■ INSTRUCTIONS TO FOLLOW: Please copy the lines below exactly, from the first one through the line showing "wasm.setup();".

◇ ◇ ◇ ◇ ◇

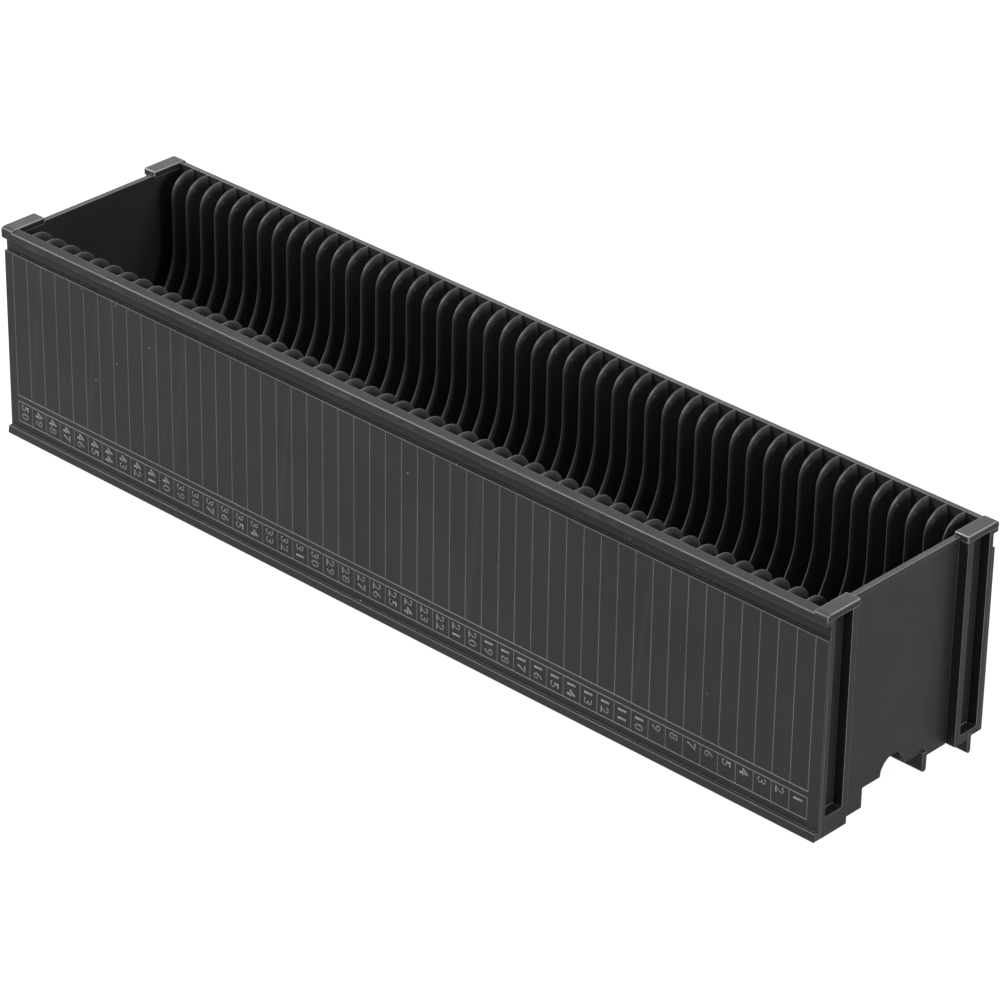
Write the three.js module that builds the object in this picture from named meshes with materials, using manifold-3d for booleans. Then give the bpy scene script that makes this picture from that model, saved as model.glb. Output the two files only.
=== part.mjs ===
// A straight slide magazine: an open black plastic tray that holds fifty 50 x 50 mm framed slides
// on edge, each in its own slot between two U-shaped dividers. The real tray is one moulding. Here
// each element of that moulding is a solid of its own, so that every slot stays open.
//
// Millimetres. X runs along the tray, Y across it and Z up. The numbered label side is the front,
// at -Y. The origin is at the middle of the footprint, on the surface that the rails stand on.

import * as THREE from 'three';
import { mergeVertices } from 'three/addons/utils/BufferGeometryUtils.js';
import Module from 'manifold-3d';

const wasm = await Module();
wasm.setup();

// ---- driving dimensions ----
const LENGTH = 256.4;            // over both ends
const WIDTH = 55.2;              // label face to rear face, without rim and lip
const HEIGHT = 56.35;            // foot of the rails to the top of the rim
const SLIDE_COUNT = 50;
const SLOT_PITCH = 5;
const DIVIDER_THICKNESS = 0.9;
const DIVIDER_OFFSET = 0.4;      // the row of dividers sits this far towards +X
const WALL = 1.5;                // long wall, panel face to inside face

// long wall section, from the top down
const RIM_PROUD = 0.75;          // the rim stands out this far from the panel face
const RIM_FALL = 0.75;           // the rim's top slopes down by this much to its outer edge
const CAP_FLAT = 27;             // a corner cap is flat out to here, and rounded beyond
const RIM_BOTTOM = 53.5;
const RECESS = 0.75;             // groove under the rim, in from the panel face
const PANEL_TOP = 49.95;
const LIP_TOP = 2.9;             // lip along the foot of the label side
const LIP_PROUD_TOP = 0.9;
const LIP_PROUD_BOTTOM = 1.35;
const FRONT_BOTTOM = 0.95;
const REAR_BOTTOM = 4.15;

// ends: a recessed plate between two posts, each post with a vertical guide groove
const PLATE_RECESS = 2.7;        // the plate lies this far inside the tray's end
const PLATE_THICKNESS = 1.1;
const PLATE_TOP = 55.5;
const BAND_HEIGHT = 1.05;        // raised band along the plate's top edge
const BAND_PROUD = 0.3;
const GROOVE_OUTER = 2.1;        // distances in from the panel face
const GROOVE_INNER = 7.7;
const POST_INNER = 9.45;
const CAP_INNER = 9.8;           // the cap over the groove reaches a little further in
const GROOVE_BOTTOM = 5.9;
const GROOVE_TOP = 54.6;
const REAR_POST_BOTTOM = 3.65;

// floor, and the three rails that the tray stands and slides on
const FLOOR_BOTTOM = 5;
const FLOOR_TOP = 6.2;
const CHANNEL_RADIUS = 4.15;     // lifter channel along the middle
const RAIL_WIDTH = 1.5;
const FRONT_RAIL_FACE = -10;     // +Y face of the front rail and of the leg at each end
const MIDDLE_RAIL_FACE = 9.8;    // -Y face
const MIDDLE_RAIL_PROUD = 0.5;   // out from the end plate
const REAR_RAIL_FACE = 22.65;    // -Y face
const REAR_RAIL_WIDTH = 1.2;
const RAIL_ROUNDING = 0.4;
const SKIRT_BOTTOM = 3.4;        // end plate between the middle rail and the rear post

// divider outline
const WELL_HALF = 18.9;          // half the clear width between a divider's two arms
const WELL_CENTRE = 38.25;       // height of the centre of the round bottom
const SHOULDER = 5.5;            // radius of the arms' upper inner corners
const DIVIDER_TOP = 56.15;

// smoothness of the round outlines
const WELL_SEGMENTS = 18;
const SHOULDER_SEGMENTS = 5;
const CHANNEL_SEGMENTS = 8;

// ---- derived sizes ----
const endX = LENGTH / 2;
const panelY = WIDTH / 2;
const insideY = panelY - WALL;
const rimY = panelY + RIM_PROUD;
const plateOuterX = endX - PLATE_RECESS;
const plateInnerX = plateOuterX - PLATE_THICKNESS;
const postInnerY = panelY - POST_INNER;
const capInnerY = panelY - CAP_INNER;

// ---- plastics ----
function plastic(color, roughness) {
  return new THREE.MeshStandardMaterial({ color, roughness, metalness: 0 });
}
const SHELL = [0x35363a, 0.5];
const DIVIDER = [0x29292d, 0.4];
const UNDERSIDE = [0x303135, 0.6];

const magazine = new THREE.Group();
magazine.name = 'slide_magazine';

function addMesh(name, geometry, [color, roughness]) {
  const mesh = new THREE.Mesh(geometry, plastic(color, roughness));
  mesh.name = name;
  magazine.add(mesh);
}

// ---- shape helpers ----
function shapeOf(points) {
  return new THREE.Shape(points.map(([a, b]) => new THREE.Vector2(a, b)));
}

function rectangle(a0, a1, b0, b1) {
  return shapeOf([[a0, b0], [a1, b0], [a1, b1], [a0, b1]]);
}

function extruded(shape, depth, change) {
  const raw = new THREE.ExtrudeGeometry(shape, { depth, bevelEnabled: false });
  raw.deleteAttribute('normal');
  raw.deleteAttribute('uv');
  const geometry = mergeVertices(raw);
  const position = geometry.getAttribute('position');
  for (let i = 0; i < position.count; i += 1) {
    position.setXYZ(i, ...change(position.getX(i), position.getY(i), position.getZ(i)));
  }
  return geometry;
}

// A (Y, Z) outline carried along X from x0 to x1.
function alongX(shape, x0, x1) {
  return extruded(shape, x1 - x0, (a, b, depth) => [depth + x0, a, b]);
}

// Points of a circular arc; the angles are in quarter turns.
function arc(centreA, centreB, radius, from, to, segments) {
  return Array.from({ length: segments + 1 }, (_, i) => {
    const angle = (from + (to - from) * (i / segments)) * (Math.PI / 2);
    return [centreA + radius * Math.cos(angle), centreB + radius * Math.sin(angle)];
  });
}

function solid(geometry) {
  return new wasm.Manifold(new wasm.Mesh({
    numProp: 3,
    vertProperties: Float32Array.from(geometry.getAttribute('position').array),
    triVerts: Uint32Array.from(geometry.getIndex().array),
  }));
}

function geometryOf(manifold) {
  const mesh = manifold.getMesh();
  const geometry = new THREE.BufferGeometry();
  geometry.setAttribute('position', new THREE.BufferAttribute(mesh.vertProperties, 3));
  geometry.setIndex(new THREE.BufferAttribute(mesh.triVerts, 1));
  return geometry;
}

// ---- long walls ----
// side is -1 for the front and +1 for the rear. Each outline runs outwards over the rim, down the
// panel and back along the foot.
function wallOutline(side, foot) {
  return shapeOf([
    [insideY, HEIGHT],
    [rimY, HEIGHT - RIM_FALL],
    [rimY, RIM_BOTTOM],
    [panelY - RECESS, RIM_BOTTOM],
    [panelY - RECESS, PANEL_TOP],
    [panelY, PANEL_TOP],
    ...foot,
  ].map(([y, z]) => [side * y, z]));
}

// The end of the rim, which carries the flat top of the corner cap out to its rounded edge.
function rimCorner(side, end) {
  const [x0, x1] = [end * plateInnerX, end * endX].sort((a, b) => a - b);
  const edge = [0, 1, 2, 3, 4].map((step) => {
    const turn = (step / 4) * (Math.PI / 2);
    return [CAP_FLAT + (rimY - CAP_FLAT) * Math.sin(turn), HEIGHT - RIM_FALL * (1 - Math.cos(turn))];
  });
  const outline = [[insideY, HEIGHT], ...edge, [rimY, RIM_BOTTOM], [insideY, RIM_BOTTOM]];
  return solid(alongX(shapeOf(outline.map(([y, z]) => [side * y, z])), x0, x1));
}

function longWall(side, foot) {
  return geometryOf(solid(alongX(wallOutline(side, foot), -endX, endX))
    .add(rimCorner(side, -1))
    .add(rimCorner(side, 1)));
}

addMesh('front_wall', longWall(-1, [
  [panelY, LIP_TOP],
  [panelY + LIP_PROUD_TOP, LIP_TOP],
  [panelY + LIP_PROUD_BOTTOM, FRONT_BOTTOM],
  [insideY, FRONT_BOTTOM],
]), SHELL);
addMesh('rear_wall', longWall(1, [
  [panelY, REAR_BOTTOM],
  [insideY, REAR_BOTTOM],
]), SHELL);

// ---- ends ----
// The plate from the front wall to the rear wall, with the leg beside the front rail, the arch of
// the lifter channel, the room for the two other rails and the shallow notch in the top edge.
function plateOutline() {
  return shapeOf([
    [-insideY, FRONT_BOTTOM],
    [-postInnerY, FRONT_BOTTOM],
    [-postInnerY, 0],
    [FRONT_RAIL_FACE, 0],
    [FRONT_RAIL_FACE, FLOOR_BOTTOM],
    ...arc(0, FLOOR_BOTTOM, CHANNEL_RADIUS, 2, 0, CHANNEL_SEGMENTS),
    [MIDDLE_RAIL_FACE + RAIL_WIDTH, FLOOR_BOTTOM],
    [MIDDLE_RAIL_FACE + RAIL_WIDTH, SKIRT_BOTTOM],
    [postInnerY, SKIRT_BOTTOM],
    [postInnerY, REAR_POST_BOTTOM],
    [REAR_RAIL_FACE, REAR_POST_BOTTOM],
    [REAR_RAIL_FACE, FLOOR_BOTTOM],
    [REAR_RAIL_FACE + REAR_RAIL_WIDTH, FLOOR_BOTTOM],
    [REAR_RAIL_FACE + REAR_RAIL_WIDTH, REAR_BOTTOM],
    [insideY, REAR_BOTTOM],
    [insideY, HEIGHT],
    [capInnerY, HEIGHT],
    [capInnerY, PLATE_TOP],
    [-capInnerY, PLATE_TOP],
    [-capInnerY, HEIGHT],
    [-insideY, HEIGHT],
  ]);
}

// A post with its cap; foot lists the points along its underside, from the outside inwards.
function postOutline(side, foot) {
  const shape = shapeOf([
    ...foot,
    [postInnerY, GROOVE_TOP],
    [capInnerY, GROOVE_TOP],
    [capInnerY, HEIGHT],
    [insideY, HEIGHT],
  ].map(([y, z]) => [side * y, z]));
  const nearY = side * (panelY - GROOVE_INNER);
  const farY = side * (panelY - GROOVE_OUTER);
  shape.holes.push(rectangle(nearY, farY, GROOVE_BOTTOM, GROOVE_TOP));
  return shape;
}

// end is -1 for the left end and +1 for the right end.
function endWall(end) {
  const between = (shape, x0, x1) => solid(alongX(shape, ...(end > 0 ? [x0, x1] : [-x1, -x0])));
  const bandBottom = PLATE_TOP - BAND_HEIGHT;
  const frontPost = postOutline(-1, [
    [insideY, FRONT_BOTTOM],
    [postInnerY, FRONT_BOTTOM],
  ]);
  const rearPost = postOutline(1, [
    [insideY, REAR_BOTTOM],
    [REAR_RAIL_FACE + REAR_RAIL_WIDTH, REAR_BOTTOM],
    [REAR_RAIL_FACE + REAR_RAIL_WIDTH, FLOOR_BOTTOM],
    [REAR_RAIL_FACE, FLOOR_BOTTOM],
    [REAR_RAIL_FACE, REAR_POST_BOTTOM],
    [postInnerY, REAR_POST_BOTTOM],
  ]);
  const band = rectangle(-capInnerY, capInnerY, bandBottom, PLATE_TOP);
  return geometryOf(between(plateOutline(), plateInnerX, plateOuterX)
    .add(between(frontPost, plateInnerX, endX))
    .add(between(rearPost, plateInnerX, endX))
    .add(between(band, plateInnerX, plateOuterX + BAND_PROUD)));
}

addMesh('left_end_wall', endWall(-1), SHELL);
addMesh('right_end_wall', endWall(1), SHELL);

// ---- floor: two ledges with the lifter channel between them ----
function floorLedge(side) {
  const y = [side * CHANNEL_RADIUS, side * insideY].sort((a, b) => a - b);
  return alongX(rectangle(...y, FLOOR_BOTTOM, FLOOR_TOP), -plateInnerX, plateInnerX);
}

addMesh('front_floor_ledge', floorLedge(-1), UNDERSIDE);
addMesh('rear_floor_ledge', floorLedge(1), UNDERSIDE);

// ---- rails ----
function rail(faceY, width, reachX) {
  return alongX(shapeOf([
    [faceY, FLOOR_BOTTOM],
    [faceY, RAIL_ROUNDING],
    [faceY + RAIL_ROUNDING, 0],
    [faceY + width - RAIL_ROUNDING, 0],
    [faceY + width, RAIL_ROUNDING],
    [faceY + width, FLOOR_BOTTOM],
  ]), -reachX, reachX);
}

addMesh('front_rail', rail(FRONT_RAIL_FACE - RAIL_WIDTH, RAIL_WIDTH, plateInnerX), UNDERSIDE);
addMesh('middle_rail', rail(MIDDLE_RAIL_FACE, RAIL_WIDTH, plateOuterX + MIDDLE_RAIL_PROUD), UNDERSIDE);
addMesh('rear_rail', rail(REAR_RAIL_FACE, REAR_RAIL_WIDTH, endX), UNDERSIDE);

// ---- dividers: one U-shaped web between each slide and the next ----
function dividerOutline() {
  const shoulderY = WELL_HALF + SHOULDER;
  const shoulderZ = DIVIDER_TOP - SHOULDER;
  const notch = Math.asin((FLOOR_TOP - FLOOR_BOTTOM) / CHANNEL_RADIUS) / (Math.PI / 2);
  return shapeOf([
    [insideY, FLOOR_TOP],
    [insideY, DIVIDER_TOP],
    ...arc(shoulderY, shoulderZ, SHOULDER, 1, 2, SHOULDER_SEGMENTS),
    ...arc(0, WELL_CENTRE, WELL_HALF, 0, -2, WELL_SEGMENTS),
    ...arc(-shoulderY, shoulderZ, SHOULDER, 0, 1, SHOULDER_SEGMENTS),
    [-insideY, DIVIDER_TOP],
    [-insideY, FLOOR_TOP],
    ...arc(0, FLOOR_BOTTOM, CHANNEL_RADIUS, 2 - notch, notch, CHANNEL_SEGMENTS),
  ]);
}

for (let number = 1; number < SLIDE_COUNT; number += 1) {
  const centreX = (number - SLIDE_COUNT / 2) * SLOT_PITCH + DIVIDER_OFFSET;
  const half = DIVIDER_THICKNESS / 2;
  const name = `divider_${String(number).padStart(2, '0')}`;
  addMesh(name, alongX(dividerOutline(), centreX - half, centreX + half), DIVIDER);
}

export default magazine;
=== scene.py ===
import math

import bmesh
import bpy
from mathutils import Matrix, Vector


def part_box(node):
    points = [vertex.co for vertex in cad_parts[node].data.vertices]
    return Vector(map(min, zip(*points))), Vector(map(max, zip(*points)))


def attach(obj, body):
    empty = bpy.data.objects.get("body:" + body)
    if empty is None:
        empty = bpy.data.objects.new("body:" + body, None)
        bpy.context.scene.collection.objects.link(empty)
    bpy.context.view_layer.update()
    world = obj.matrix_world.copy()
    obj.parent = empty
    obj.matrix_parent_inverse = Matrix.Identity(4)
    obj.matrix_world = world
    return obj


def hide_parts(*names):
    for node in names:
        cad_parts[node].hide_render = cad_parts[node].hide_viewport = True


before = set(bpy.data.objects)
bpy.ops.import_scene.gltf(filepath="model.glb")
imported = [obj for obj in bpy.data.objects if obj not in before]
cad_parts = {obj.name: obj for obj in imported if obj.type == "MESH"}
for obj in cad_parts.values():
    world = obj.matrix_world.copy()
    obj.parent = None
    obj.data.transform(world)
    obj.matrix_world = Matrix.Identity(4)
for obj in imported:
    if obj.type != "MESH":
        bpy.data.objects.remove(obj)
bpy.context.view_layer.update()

# Sizes below are in millimetres. X runs along the tray, Y across it and Z up. The label side is
# the front, at -Y. The CAD boxes give the places, and the constants give the finer shapes.
MM = 0.001
SLOTS = 50
PITCH = 5.0
NEAR = 0.001                     # two places this close are taken as the same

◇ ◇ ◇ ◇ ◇

■ EXPECTED OUTPUT:
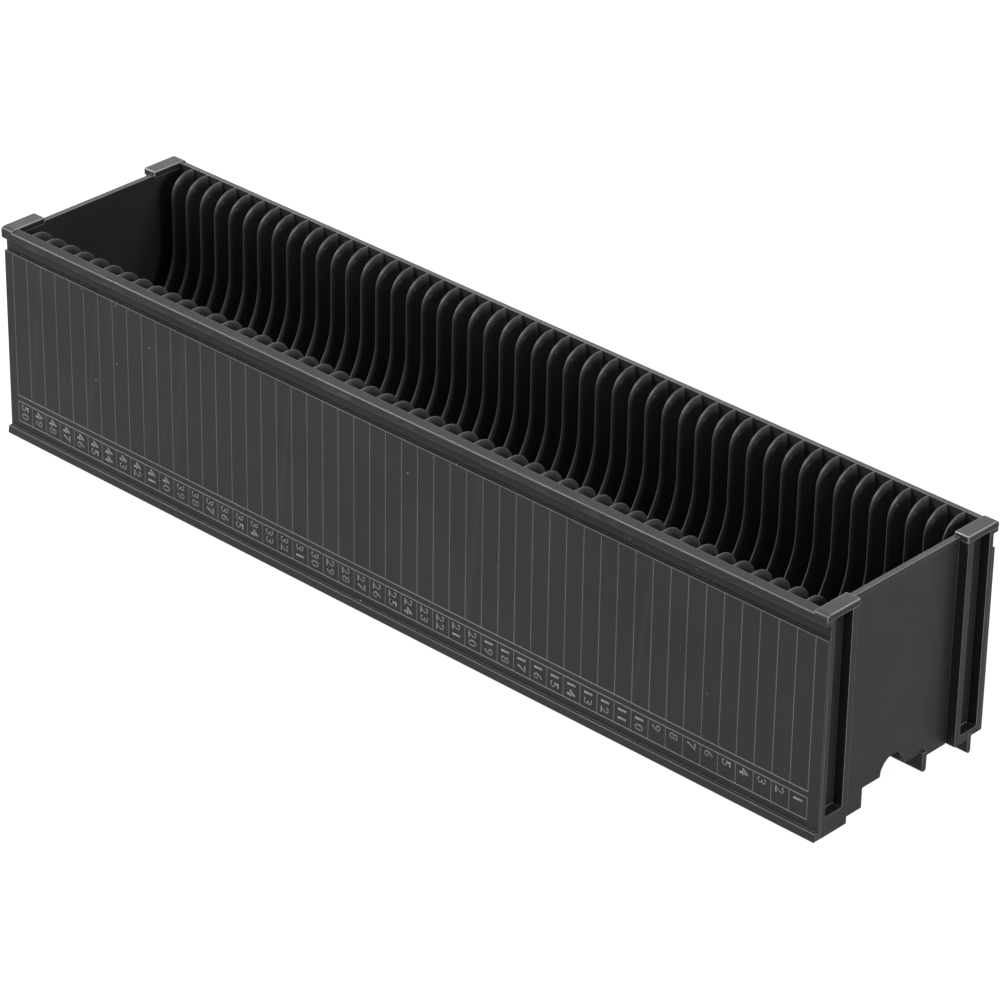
Write the three.js module that builds the object in this picture from named meshes with materials, using manifold-3d for booleans. Then give the bpy scene script that makes this picture from that model, saved as model.glb. Output the two files only.
=== part.mjs ===
// A straight slide magazine: an open black plastic tray that holds fifty 50 x 50 mm framed slides
// on edge, each in its own slot between two U-shaped dividers. The real tray is one moulding. Here
// each element of that moulding is a solid of its own, so that every slot stays open.
//
// Millimetres. X runs along the tray, Y across it and Z up. The numbered label side is the front,
// at -Y. The origin is at the middle of the footprint, on the surface that the rails stand on.

import * as THREE from 'three';
import { mergeVertices } from 'three/addons/utils/BufferGeometryUtils.js';
import Module from 'manifold-3d';

const wasm = await Module();
wasm.setup();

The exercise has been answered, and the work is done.